1. What made you want to be a chemist?

When I was pursuing my International Baccalaureate in high-school, I chose chemistry for my final project. I was given the keys to the lab during holidays to do some experiments and I guess that the feeling of freedom in a lab was too captivating for a teenager.

2. If you weren’t a chemist and could do any other job, what would it be — and why?

I think I would have loved being a program developer or a digital freelancer of some sort… creativity and computers!

3. What are you working on now, and where do you hope it will lead?
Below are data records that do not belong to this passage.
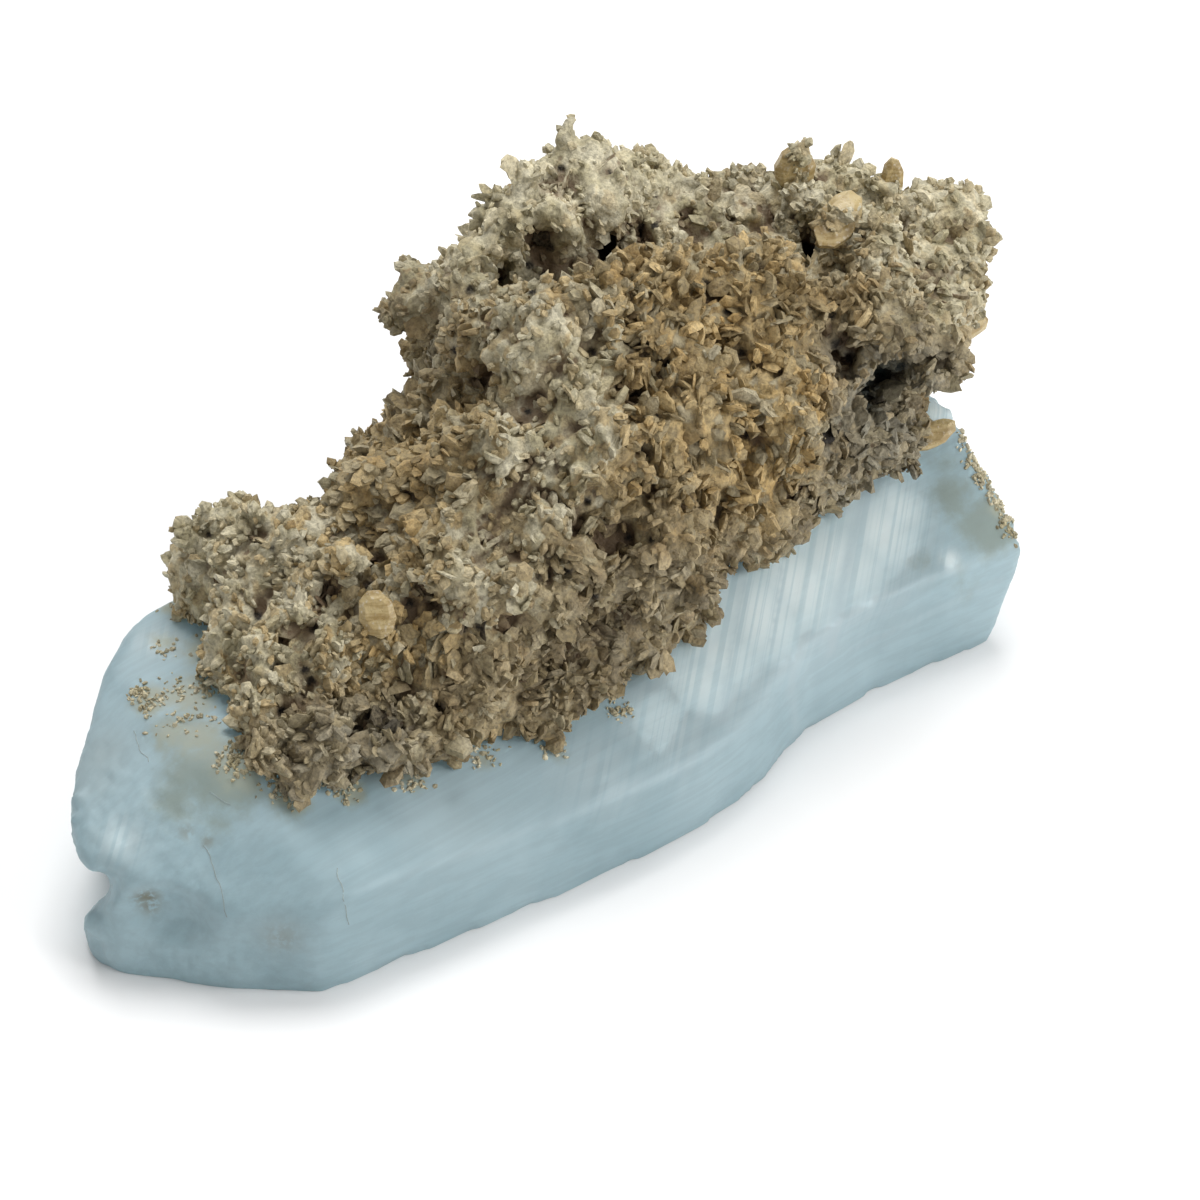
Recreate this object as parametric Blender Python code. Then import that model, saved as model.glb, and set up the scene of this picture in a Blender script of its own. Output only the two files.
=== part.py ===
"""Selenite slab: a thick clear gypsum crystal broken at both ends, with a crust of small blade crystals on it.

The slab lies on its flat cleavage face. X runs along the crystal, Y from the front to the back and Z up.
Lengths are written in millimetres, from the foot's front left corner, and turned into metres by MM.
At the end both pieces are moved so that the origin lies under the middle of the whole, on the foot.
"""

import math
import random

import bmesh
import bpy
from mathutils import Matrix, Vector, noise

MM = 0.001
SEED = 7
GAP = 0.35
SMOOTH_FACTOR = 0.5

# Slab: an upright prism, cleaved by sloping planes, with its rims worn round
SLAB_HEIGHT = 29.5
FRONT_FACE_HEIGHT = 15.0
BACK_FACE_HEIGHT = 14.0
FRONT_BEVEL_RUN = 27.0
BACK_BEVEL_RUN = 17.0
SLAB_FRONT = -5.0
SLAB_BACK = 74.0
SLAB_VOXEL = 1.3
SLAB_TRIANGLES = 1300
FOOT_TRIM = 0.4
SWELL_SIZE = 26.0
SWELL_HEIGHT = 0.9
FOOT_FADE = 6.0

# Wear of the rims: full at the left end, less and less towards the right one
WEAR_PASSES = 10
WEAR_AT_ORIGIN = 1.4
WEAR_RUN = 90.0
WEAR_LEAST = 0.3

# Ribs down the broken rim of the right end
RIB_START = 130.0
RIB_PITCH = 3.6
RIB_DEPTH = 1.1

# The outline of the slab's foot, seen from above, from the front left corner round to the back left one
FRONT_EDGE = [
    (0, -0.8), (20, -3), (37, -5.2), (55, -6.6), (67, -6.6), (78, -5), (87, -1.2), (93, 0.4), (107, 1.4),
    (118, 0.2),
]
RIGHT_END = [(144, -1.7), (152, 12), (153, 28), (149, 46), (138, 62)]
BACK_EDGE = [(118, 71), (88, 74.5), (58, 73), (32, 68)]
LEFT_END = [(10, 59), (-3, 51), (-13, 42), (-20, 33), (-23, 26), (-21, 21), (-12, 10)]

# Sloping breaks at the two ends: a point on each and the way it looks
END_BREAKS = [
    ((130, 0, 0), (1, 0, -0.36)),
    ((141, 27, 29.5), (1, 0.62, -0.1)),
    ((-18, 35, 22.5), (-0.42, 0.05, 1)),
    ((-2, 2, 16), (-0.5, -0.6, 1)),
]

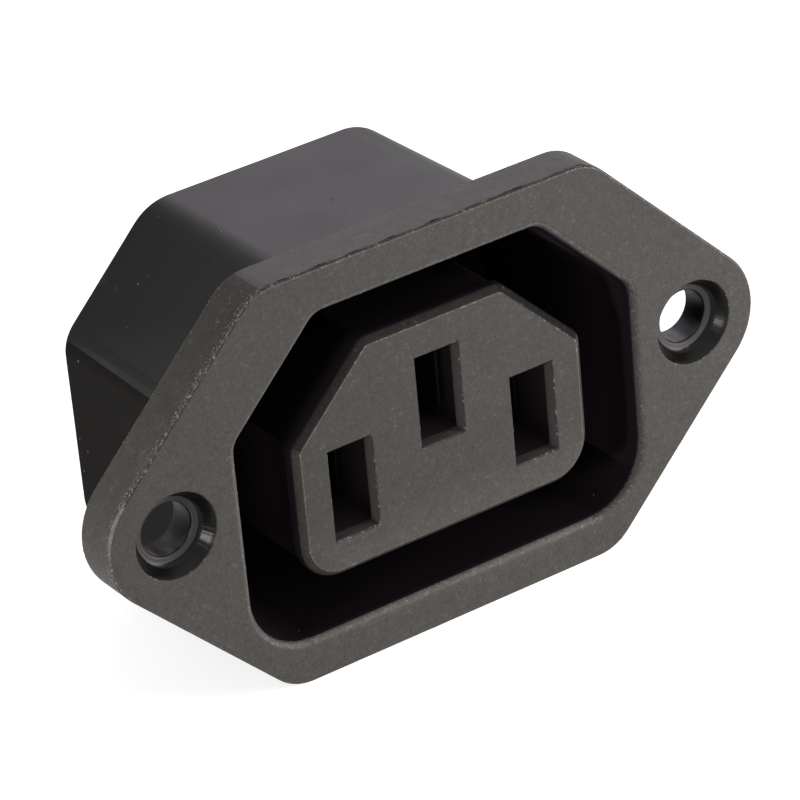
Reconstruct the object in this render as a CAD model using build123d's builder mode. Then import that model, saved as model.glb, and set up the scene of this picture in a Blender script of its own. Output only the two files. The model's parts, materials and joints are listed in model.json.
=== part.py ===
# Panel outlet socket with a C13 nose: housing with screw flange, slotted contact cover and three sprung contacts.
# X runs to the right seen from the front, +Z is up and the plug comes in from -Y.
# The origin is the middle of the flange's back face, which is the face of the panel.
from build123d import *
import math
import os

os.makedirs("parts", exist_ok=True)

# Slots and chambers of the contacts
pole_spacing = 14.0            # line to neutral
earth_rise = 4.0               # earth above the other two
pole_lift = 0.22               # middle of the slots above the middle of the flange
slot_width = 3.3
slot_height = 6.4
chamber_width = 4.3
chamber_height = 7.2

# Nose that goes into the plug's collar
nose_side_wall = 2.0           # from the outer chambers to the nose's sides
nose_end_wall = 2.25           # above the earth chamber and below the other two
nose_lift = 0.3                # middle of the nose above the middle of the flange
nose_chamfer = 5.8             # leg of the two upper corners
nose_shoulder_radius = 1.15
nose_bottom_radius = 2.85
nose_bevel = 0.45              # leg of the bevel round the nose's face
cover_thickness = 1.05
cover_overhang = 0.25          # the cover stands this far out over the block behind it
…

We are developing new synthetic reactions with common organometallic nucleophiles to enable abbreviated syntheses of useful molecules. Lately, we have been quite busy applying a natural product total synthesis mindset to artificial molecules, like ligands. We hope that our research will enable explorations in tailored ligand design that are unthinkable now.

4. Which historical figure would you most like to have dinner with — and why?

I’d be thrilled to share table with the double Nobel Prize winner, Linus Pauling (Peace and Chemistry!). I guess that an amazing scientist with such a social commitment would be just too good of company.

5. When was the last time you did an experiment in the lab — and what was it?

It was some weeks ago — I acquired and solved the structure of a single crystal. I happen to have recently turned into a crystallography aficionado…

6. If exiled on a desert island, what one book and one music album would you take with you?

Probably, I wouldn’t read or listen to music on a desert island… diving all day long sounds better to me!

7. Which chemist would you like to see interviewed on Reactions — and why?

Prof. K. Barry Sharpless. I’d love to read the answers of the true genius.